Ohio State football is synonymous with fall. The Buckeyes playing as the leaves turn colors is a tradition in Ohio.
So it may surprise some people to know Ohio State played its first football game just a little more than 20 miles north of Columbus in early May. A team from Ohio State traveled north to Delaware, Ohio, to face a team from Ohio Wesleyan University 118 years ago on May 3. Representatives from both schools, including pep bands, cheerleaders, mascots and fans were on hand at the OWU campus Saturday for a ceremony dedicating a historical marker that was placed where the Buckeyes and Battling Bishops played.
"To think that it was all sparked right here in 1890, what a great day to remember," OSU head football coach Jim Tressel said during a sometimes soggy afternoon at OWU.
The marker was unveiled at the end of the ceremony just east of Ohio Wesleyan's Phillips Hall. That is where the first OSU game was played on a flat patch of earth right next to a small creek called Delaware Run. Ohio State won the game 20-14. Players from OSU traveled by horse-drawn wagons to Delaware. They left at 6 a.m. and began the game at 9:30 a.m. Quarterback Joseph H. Large scored the first touchdown in OSU history, which only counted as four points at the time.
Football was a very different sport in 1890. There were only 11 to 13 players on a team – each sporting long hair for protection – and no one wore padding, helmets or had numbers on their uniforms. The only way a player could leave the field was if they were injured, and if they left they could not return. The game was played in two 30-minute halves with no timeouts.
Even the ball was different. It was more round than a modern-day football and neither the huddle nor the forward pass was used. Players could punt the ball, but to do so they dropped it to the ground and kicked it on the bounce.
The site of the game was unknown until it was discovered in 2007 in a letter by OWU grad C. Rollins Jones. He played in the game and wrote about the site in a letter written in the 1940s.
OSU historian Jack Park was among several speakers who referenced the ties Ohio State had with its northern neighbor. Park spoke about how Woody Hayes married an OWU grad and how that compounded one of Hayes' most lopsided losses as a head coach. Hayes was in his first year at Denison University in 1946 when he was on the losing side of a blowout vs. the Battling Bishops.
"Ohio Wesleyan won that game 39-0," Park said. "But for him, that was probably not the hardest part of the afternoon. Mrs. Anne Hayes, a graduate of Ohio Wesleyan, sat on the Ohio Wesleyan side with all of her college friends and cheered for Ohio Wesleyan."
Park also sparked one of the biggest ovations of the event when he spoke about the 1928 season. Ohio Wesleyan went to Ann Arbor, Mich., and beat the University of Michigan that fall. Ohio State defeated the Wolverines at home two weeks later.
Roughly 700 fans sat on a nearby hill to watch the game. Women were granted special permission by Ohio Wesleyan to watch the game.

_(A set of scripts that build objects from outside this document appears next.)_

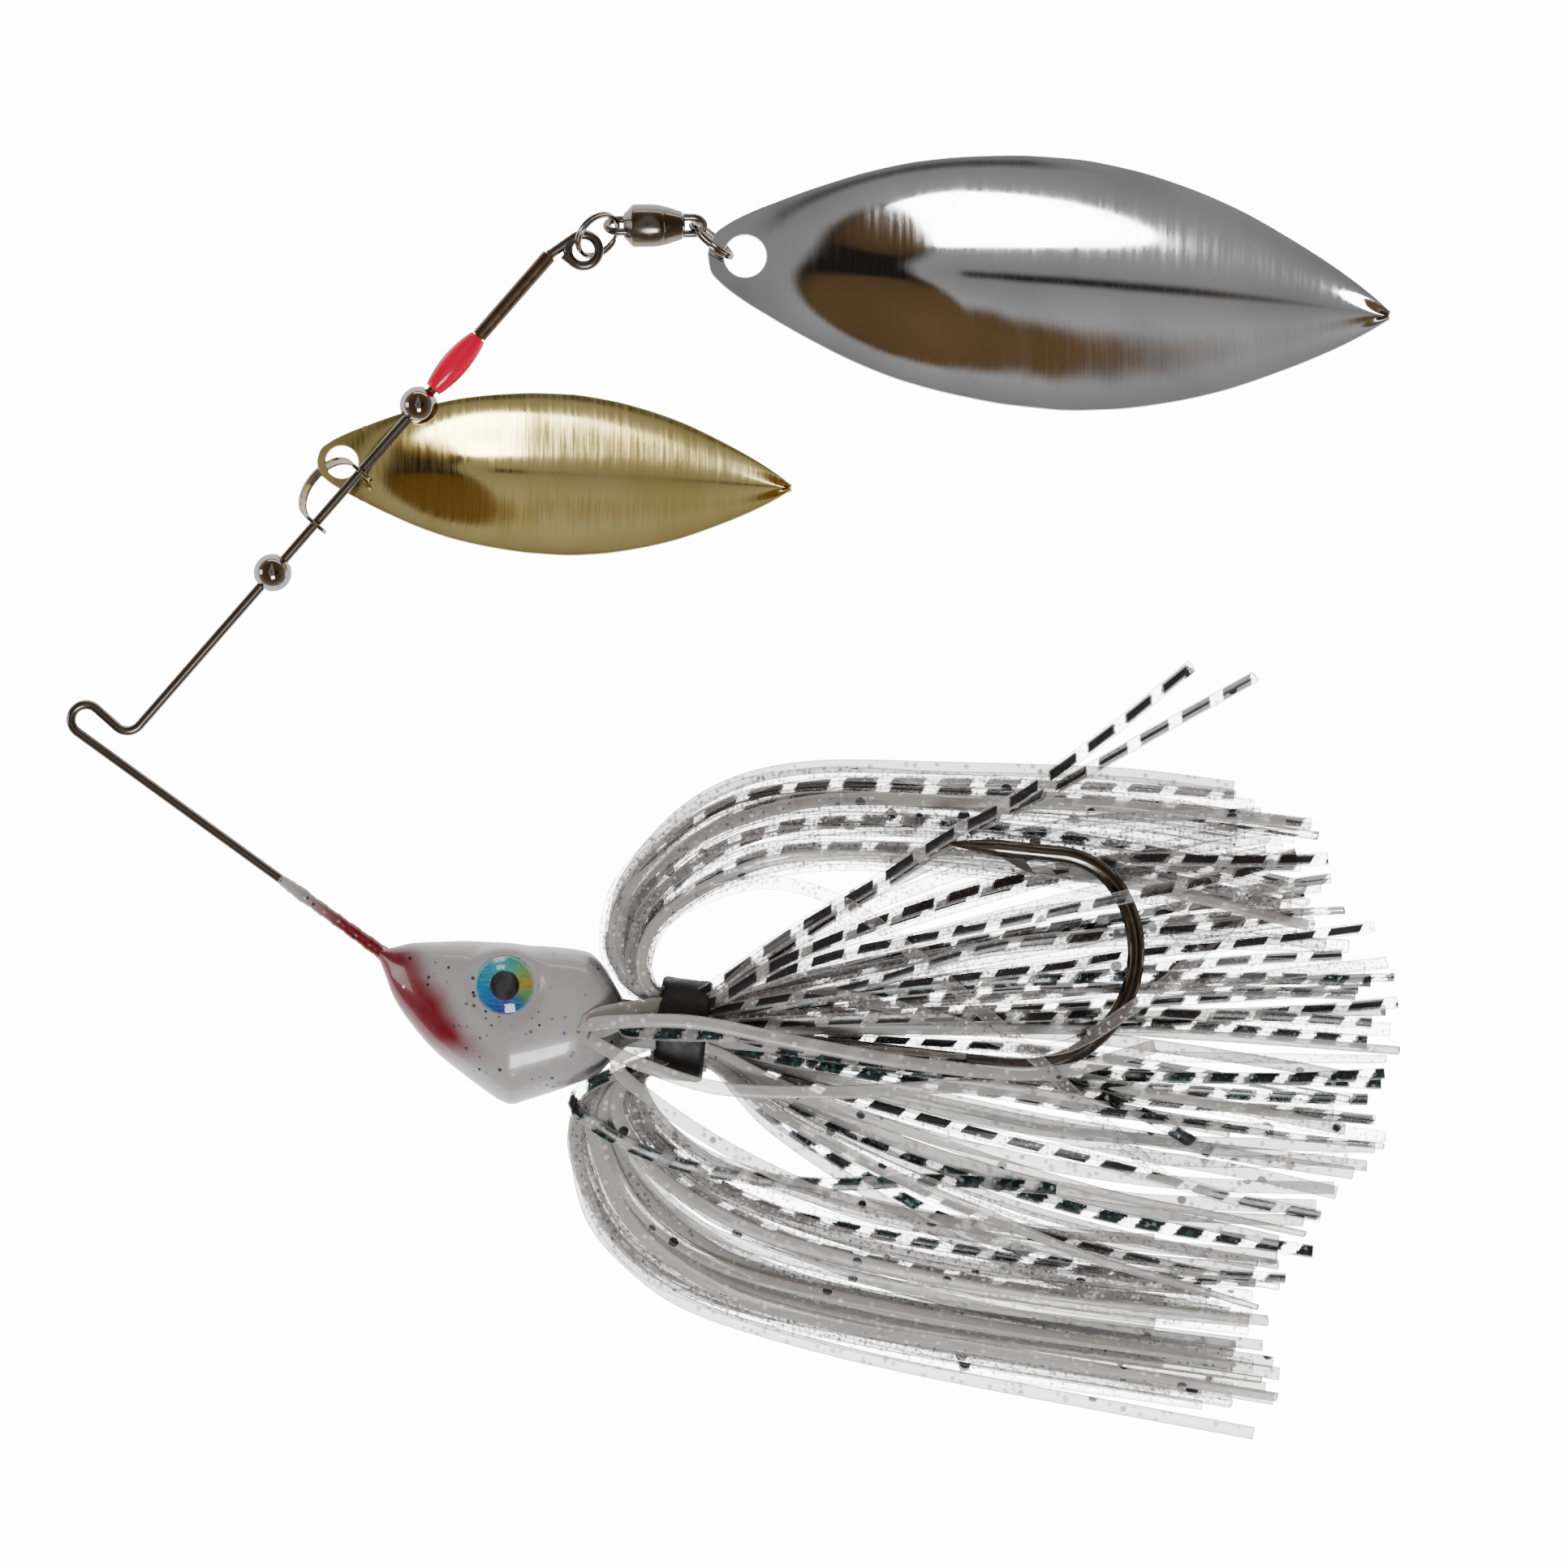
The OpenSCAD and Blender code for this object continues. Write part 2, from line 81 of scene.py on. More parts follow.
class Mat:
    """A node material with short helpers."""

    def __init__(self, name):
        self.m = bpy.data.materials.new(name)
        self.m.use_nodes = True
        self.t = self.m.node_tree
        self.n = self.t.nodes
        self.l = self.t.links
        self.b = self.n["Principled BSDF"]

    def new(self, kind, **props):
        node = self.n.new(kind)
        for k, v in props.items():
            setattr(node, k, v)
        return node

    def link(self, a, b):
        self.l.new(a, b)

    def set(self, **kw):
        for k, v in kw.items():
            name = k.replace("_", " ")
            if name in self.b.inputs:
                self.b.inputs[name].default_value = v

    def coords(self, scale=1.0, which="Object", rot=None, vscale=None):
        tc = self.new("ShaderNodeTexCoord")
        mp = self.new("ShaderNodeMapping")
        mp.inputs["Scale"].default_value = vscale or (scale, scale, scale)
        if rot:
            mp.inputs["Rotation"].default_value = rot
        self.link(tc.outputs[which], mp.inputs["Vector"])
        return mp.outputs["Vector"]

    def noise(self, vec, scale, detail=3.0, rough=0.5):
        n = self.new("ShaderNodeTexNoise")
        n.inputs["Scale"].default_value = scale
        n.inputs["Detail"].default_value = detail
        n.inputs["Roughness"].default_value = rough
        self.link(vec, n.inputs["Vector"])
        return n.outputs["Fac"]

    def voronoi(self, vec, scale, feature="F1", out="Distance"):
        n = self.new("ShaderNodeTexVoronoi", feature=feature)
        n.inputs["Scale"].default_value = scale
        self.link(vec, n.inputs["Vector"])
        return n

    def ramp(self, fac, stops, interp="LINEAR"):
        r = self.new("ShaderNodeValToRGB")
        r.color_ramp.interpolation = interp
        fill_ramp(r.color_ramp.elements, stops)
        self.link(fac, r.inputs["Fac"])
        return r.outputs["Color"]

    def math(self, op, a, b=None, clamp=False):
        m = self.new("ShaderNodeMath", operation=op, use_clamp=clamp)
        for i, v in enumerate((a, b)):
            if v is None:
                continue
            if isinstance(v, (int, float)):
                m.inputs[i].default_value = v
            else:
                self.link(v, m.inputs[i])
        return m.outputs[0]

    def mix(self, fac, a, b):
        m = self.new("ShaderNodeMix", data_type="RGBA")
        for sock, v in ((m.inputs["Factor"], fac), (m.inputs[6], a), (m.inputs[7], b)):
            if isinstance(v, (int, float)):
                sock.default_value = v
            elif isinstance(v, tuple):
                sock.default_value = v if len(v) == 4 else (*v, 1)
            else:
                self.link(v, sock)
        return m.outputs[2]

    def maprange(self, v, a, b, c=0.0, d=1.0, smooth=False):
        m = self.new("ShaderNodeMapRange", clamp=True)
        if smooth:
            m.interpolation_type = "SMOOTHSTEP"
        m.inputs[1].default_value = a
        m.inputs[2].default_value = b
        m.inputs[3].default_value = c
        m.inputs[4].default_value = d
        self.link(v, m.inputs[0])
        return m.outputs[0]

    def bump(self, h, strength=0.2, dist=0.0001, prev=None):
        b = self.new("ShaderNodeBump")
        b.inputs["Strength"].default_value = strength
        b.inputs["Distance"].default_value = dist
        self.link(h, b.inputs["Height"])
        if prev is not None:
            self.link(prev, b.inputs["Normal"])
        return b.outputs["Normal"]

    def color(self, v):
        self.link(v, self.b.inputs["Base Color"])

    def rough(self, v):
        self.link(v, self.b.inputs["Roughness"])

    def normal(self, v):
        self.link(v, self.b.inputs["Normal"])


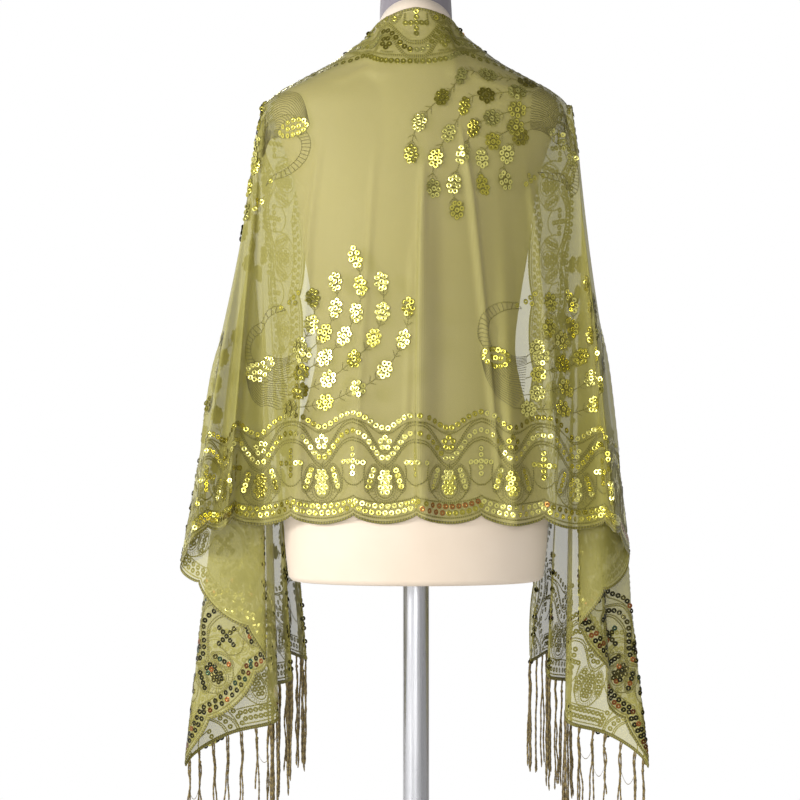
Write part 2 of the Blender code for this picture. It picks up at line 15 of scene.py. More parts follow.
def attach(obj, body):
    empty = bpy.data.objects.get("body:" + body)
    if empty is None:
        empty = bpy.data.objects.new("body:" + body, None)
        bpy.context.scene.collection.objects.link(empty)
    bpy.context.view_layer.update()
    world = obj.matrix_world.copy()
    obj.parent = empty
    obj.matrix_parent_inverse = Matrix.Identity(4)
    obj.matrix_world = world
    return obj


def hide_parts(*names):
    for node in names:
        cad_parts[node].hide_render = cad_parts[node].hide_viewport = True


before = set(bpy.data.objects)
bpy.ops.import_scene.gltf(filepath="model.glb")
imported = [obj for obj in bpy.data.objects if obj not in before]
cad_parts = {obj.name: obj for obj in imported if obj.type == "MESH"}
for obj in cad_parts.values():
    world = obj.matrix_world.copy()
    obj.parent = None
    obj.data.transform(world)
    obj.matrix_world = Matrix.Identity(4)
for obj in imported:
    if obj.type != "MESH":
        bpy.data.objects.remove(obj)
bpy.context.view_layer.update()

SCENE = bpy.context.scene
TURN = 2 * pi
MM = 0.001
STITCH_SEED, EDGE_SEED, HEADING_SEED, FRINGE_SEED = 5, 11, 12, 21
X, Y, Z = Vector((1, 0, 0)), Vector((0, 1, 0)), Vector((0, 0, 1))


# ---- shares, lines and rings
def ease(value, start, full):
    """0 before start, 1 after full, and smooth between them."""
    share = min(1.0, max(0.0, (value - start) / (full - start)))
    return share * share * (3 - 2 * share)


def mix(first, second, share):
    return first + (second - first) * share


def steps(count, start=0.0, end=1.0):
    """Evenly spaced values from start to end."""
    return [mix(start, end, index / count) for index in range(count + 1)]


def lengths(line):
    """How far along a line each of its points lies."""
    reached = [0.0]
    for before, after in zip(line, line[1:]):
        reached.append(reached[-1] + dist(before, after))
    return reached


def find_span(reached, wanted, index=0):
    """The span in which a length lies, looked for from index on, and its share of that span."""
    while index < len(reached) - 2 and reached[index + 1] < wanted:
        index += 1
    return index, (wanted - reached[index]) / (reached[index + 1] - reached[index] or 1.0)


def beside(line, index, offsets, closed=False):
    """Neighbours of a point in a line, which stops at its ends unless it is closed."""
    count = len(line)
    return [line[(index + offset) % count if closed else min(max(index + offset, 0), count - 1)]
            for offset in offsets]


def ring(count, centre, first, second, start=0.0):
    """Points round an oval whose half axes are first and second."""
    return [centre + first * cos(turn) + second * sin(turn) for turn in steps(count, start, start + TURN)[:-1]]


def radial(turn):
    return Vector((cos(turn), sin(turn), 0))


# ---- the cut and the drape, as in the solids
CLEAR = 0.0024  # from the form to the net
DEPTH_PASSES = 6  # by which a depth of the tilted form has settled
WIDTH = 0.65  # neck edge to hem
PITCH = 0.0925  # of the scallops
SCALLOP_DEPTH = 0.011
SCALLOP_SHARPNESS = 0.7
END_ALONG = 10 * PITCH  # middle of the back to an end
NECK_ALONG = PITCH  # where the neck edge crosses the shoulder line
TIP_ALONG = 2.5 * PITCH  # the shoulder tip, in the net's own sizes
TIP_ACROSS = 0.1

# The form, from its neck seam down. tilt is the forward lean of the section, in degrees.
FORM = [
    # height, half_width, front, back, tilt
    (1.459, 0.048, 0.05, 0.055, 29), (1.45, 0.054, 0.053, 0.058, 21), (1.441, 0.062, 0.055, 0.06, 14),
    (1.433, 0.072, 0.057, 0.063, 9), (1.423, 0.086, 0.06, 0.067, 5), (1.413, 0.101, 0.063, 0.071, 2),
    (1.403, 0.118, 0.066, 0.075, 0), (1.393, 0.137, 0.069, 0.079, 0), (1.383, 0.156, 0.072, 0.082, 0),
    (1.374, 0.172, 0.076, 0.085, 0), (1.364, 0.182, 0.08, 0.088, 0), (1.35, 0.186, 0.085, 0.091, 0),
    (1.33, 0.182, 0.093, 0.094, 0), (1.3, 0.171, 0.103, 0.098, 0), (1.26, 0.159, 0.113, 0.101, 0),
    (1.22, 0.152, 0.118, 0.1, 0), (1.17, 0.146, 0.116, 0.096, 0), (1.11, 0.136, 0.104, 0.088, 0),
    (1.04, 0.129, 0.09, 0.081, 0), (0.98, 0.14, 0.094, 0.093, 0), (0.92, 0.159, 0.102, 0.11, 0),
    (0.86, 0.17, 0.106, 0.119, 0), (0.8, 0.171, 0.105, 0.117, 0), (0.74, 0.165, 0.101, 0.112, 0),
]
SHOULDER_ROWS = 11  # of the form, from the neck seam to the shoulder tip
SHOULDER_LINE = [(row[1], row[0]) for row in FORM[:SHOULDER_ROWS]]

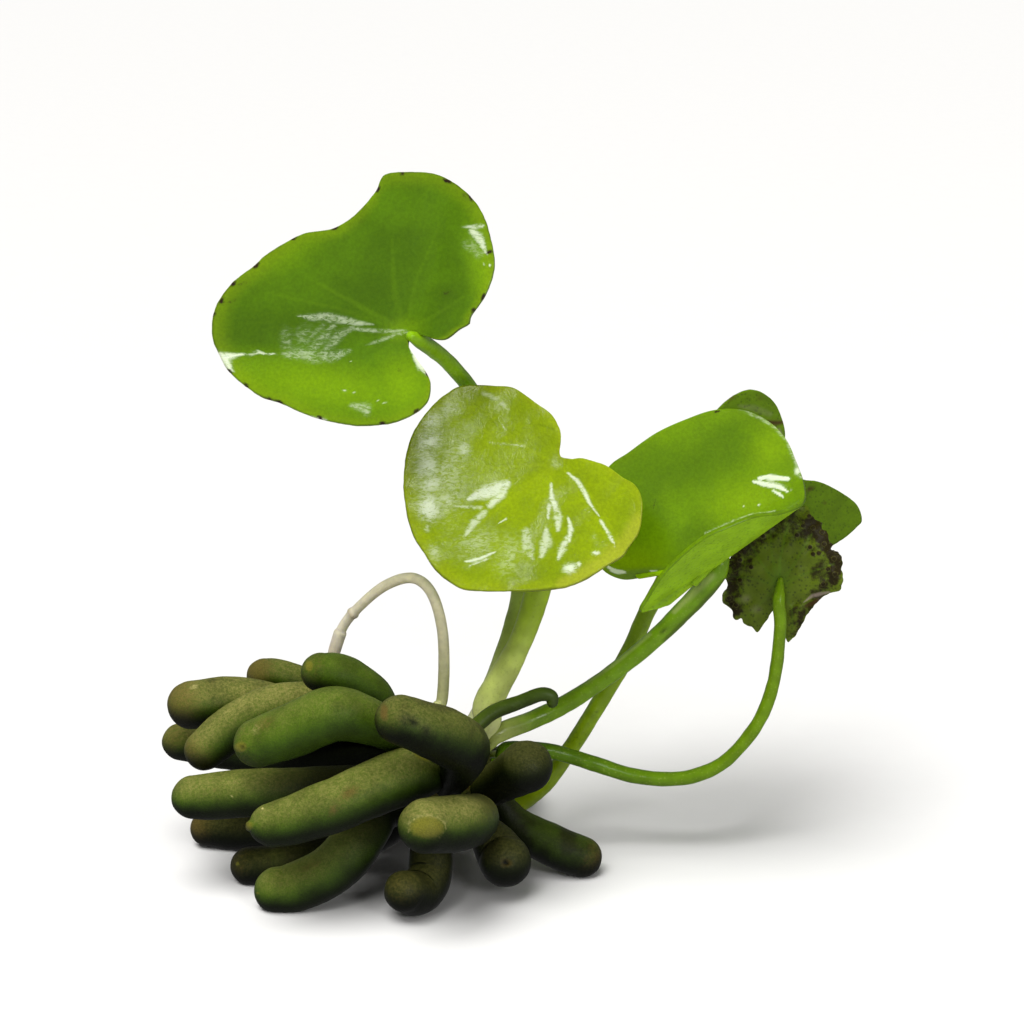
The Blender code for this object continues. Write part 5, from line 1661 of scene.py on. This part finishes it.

"It's always important for all of us to take time and pay tribune to all those great moments in history that contribute to the opportunities we have today in intercollegiate athletics," said Ohio State athletic director Gene Smith. "This marker will always be a point where people can come together and talk ... about football." "If you look back over 118 years, I think it's extremely inspirational," Park said. "Try to visualize the very positive impact that these two college football programs have had, particularly on people and particularly by their fans."
The Buckeyes would go on to face Ohio Wesleyan 29 times, including the 1890 meeting. That is more than any other in-state school OSU has played.
The Buckeyes went 26-2-1 vs. Ohio Wesleyan. The Battling Bishops also opened Ohio Stadium in 1922 and the OWU pep band was asked to come and play during the game because the Ohio State band was not ready.
That historical fact led to one of the funniest lines of the afternoon.
Brent Carson, president of the Delaware Historical Society, noted that OSU's band made the trip north many decades after the OWU band played in Columbus.
Said Carson: "It's about time you came back and repaid your favor."